The statistical results obtained (Table S2) also support that variation in evapotranspiration, percolation, and GWR is by modifications in vegetation, and changes in runoff is in agreement with that of urban areas. In the entire basin, GWR has slightly increased (3.06%) with a decrease in percolation (-2.25%) during 2005–2031 (Fig. 5ii). The findings indicate that although GWR has increased during the entire time period, its rate of increase is not significant. Thus, the state of groundwater resources appears to be critical ((Balha et al. 2020b). This also suggests that despite declining or lesser percolation, the increase in GWR in the basin could be due to artificial sources of GWR ((Balha et al. 2020b). Central Ground Water Board (CGWB) augments groundwater in the basin through artificial recharge sources such as recharge from canal irrigation, seepage from canals, irrigation, tanks, water conservation structures, and return flow from groundwater irrigation (CGWB 2016). By the findings of this research, LULC of the entire basin for 2031 is expected to witness more urbanization and a decline in green cover, which would continue to lower the processes of evapotranspiration and percolation thereby, impact groundwater resources adversely.

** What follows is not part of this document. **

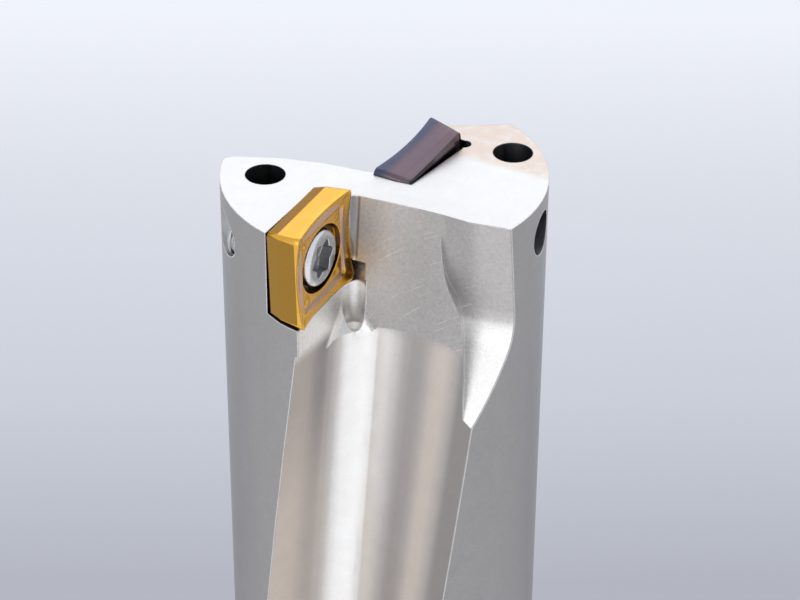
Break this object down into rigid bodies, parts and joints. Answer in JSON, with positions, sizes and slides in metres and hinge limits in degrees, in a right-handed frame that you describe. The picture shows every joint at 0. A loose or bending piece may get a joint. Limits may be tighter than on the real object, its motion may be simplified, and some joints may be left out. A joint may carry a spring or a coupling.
{
  "type": "indexable drill",
  "caption": "Right-hand indexable drill with a gold outer and a dark central square insert, helical chip flutes, coolant bores, collar and cylindrical shank with a clamping flat.",
  "frame": {"origin": "centre of the shank's rear face", "axes": "+Z along the drill's axis towards the cutting tip; the peripheral insert is on the -X side with its rake face towards -Y; the clamping flat faces +X"},
  "size_m": [0.044, 0.044, 0.1809],
  "materials": {
    "body_steel": "satin milled and ground steel",
    "gold_coating": "thin gold coating on ground carbide",
    "dark_coating": "thin dark violet coating on ground carbide",
    "screw_steel": "bright turned steel"
  },
  "bodies": {
    "root": {"drill_body": "body_steel", "peripheral_insert": "gold_coating", "peripheral_insert_screw": "screw_steel", "central_insert": "dark_coating", "central_insert_screw": "screw_steel"}
  },
  "joints": []
}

The spatial patterns indicate that increased surface runoff agrees with urban expansion. In 2016, maximum runoff was observed in Trans-Yamuna (433 mm/yr), followed by Mehrauli (429 mm/yr). This is in accordance with the urban area percentage (65.69%, and 49.39%, respectively) in the respective sub-basins. In 2005, the least runoff was observed to be generated from Alipur (266 mm/yr), preceded by Najafgarh (285 mm/yr). However, in 2016, Najafgarh produced more runoff than Alipur due to the vast urban expansion in Najafgarh during that period—the increased urban expansion results from various factors, such as accommodating the housing requirements of an ever-accelerating population. The surge in urbanization in Trans-Yamuna is due to the lower price valuation of land ((Balha et al. 2020a). The vast availability of agricultural land in Alipur, Najafgarh, and Mehrauli sub-basins led to the expansion of either sub-cities as government initiatives to provide urban housing or form urban clusters by lower-wage income people at the outskirts due to lower land valuation ((Balha et al. 2020a).

During 2005–2016, a substantial increase in surface runoff is observed in all the sub-basins (Alipur (35.52%), Najafgarh (41.01%), Mehrauli (27.67%), Trans-Yamuna (13.35%)) which could be attributed to increase in urbanization by 70.03%, 37.68%, 17.40% and 17.03%, respectively in the sub-basins during the given time period. It indicates that Trans-Yamuna, already the highly urbanized sub-basin (56.13% in 2005), has become more densely urbanized (65.69% in 2016). Other sub-basins witnessed accelerated urban expansion because of the demographic reasons discussed above. During 2016–2031, the maximum increase in runoff is predicted in Trans-Yamuna (36.25%) followed by Alipur (19.41%), Najafgarh (7.93%), and Mehrauli (1.39%), which could be attributed to urban expansion anticipated in the sub-basins during the time period. Given the landscape setting, an increase of 1 km2 of the urban area is observed to result in a runoff increase of 0.45 mm in 2005-10, 0.57 mm in 2010-16, and 0.71 mm in 2016-31.

The findings indicate that significant urban expansion with the loss of green cover impacts surface runoff, ET, percolation, and GWR. Similar findings are observed for the Ganga basin (Anand et al. 2018) and other tropical basins (Wagner et al. 2013; Gumindoga et al. 2014; Remondi et al. 2016). The LULC types considered in this study impact hydrological parameters significantly. As discussed, the decrease in ET, percolation, and GWR and the increase in runoff signify the hydrological instability of the basin. Based on this, the changes identified in urban areas, dense vegetation, sparse vegetation, cropland, and open land should be administered to reduce their associated impacts on hydrological parameters and achieve hydrological stability in the basin.

5 Conclusion

The present research has employed and demonstrated the usefulness of the GIS-CN approach in estimating EIA for larger ungauged basins. This holds significance as the majority of the basins in the world are ungauged. The values of EIA and DCIA are found to be in good agreement. The SWAT findings indicate that the discharge generated using TIA was higher than that generated using EIA, confirming that TIA overestimates the discharge value in hydrological modeling. Hence, the study infers that EIA is a more preferred parameter than TIA for runoff estimation. The findings indicate that increasing imperviousness due to urbanization has led to a decline in percolation. Hence, the increase in GWR might be attributed majorly to artificial recharge sources, including seepage from canals, irrigation, tanks, and water conservation structures. The study’s findings suggest that land-use planning and development efforts are required to reduce runoff and increase percolation/GWR in the study area. It includes incorporation of best management practices (BMPs), i.e., rain barrels, bioretention areas, vegetated swales, green roofs, permeable pavements, etc., in the basin’s drainage and land-use plan. The study reaffirms EIA as a preferable parameter in runoff calculation, to achieve more effective solutions for planning and managing water resources. This would be beneficial in establishing more effective sustainable drainage systems (SuDS) of suitable capacity in the basin to prevent and deal with waterlogging or flood events. The findings of this research would help planners and hydrologists set up and implement adequate measures for land-use planning and water resource management in the basin in the future.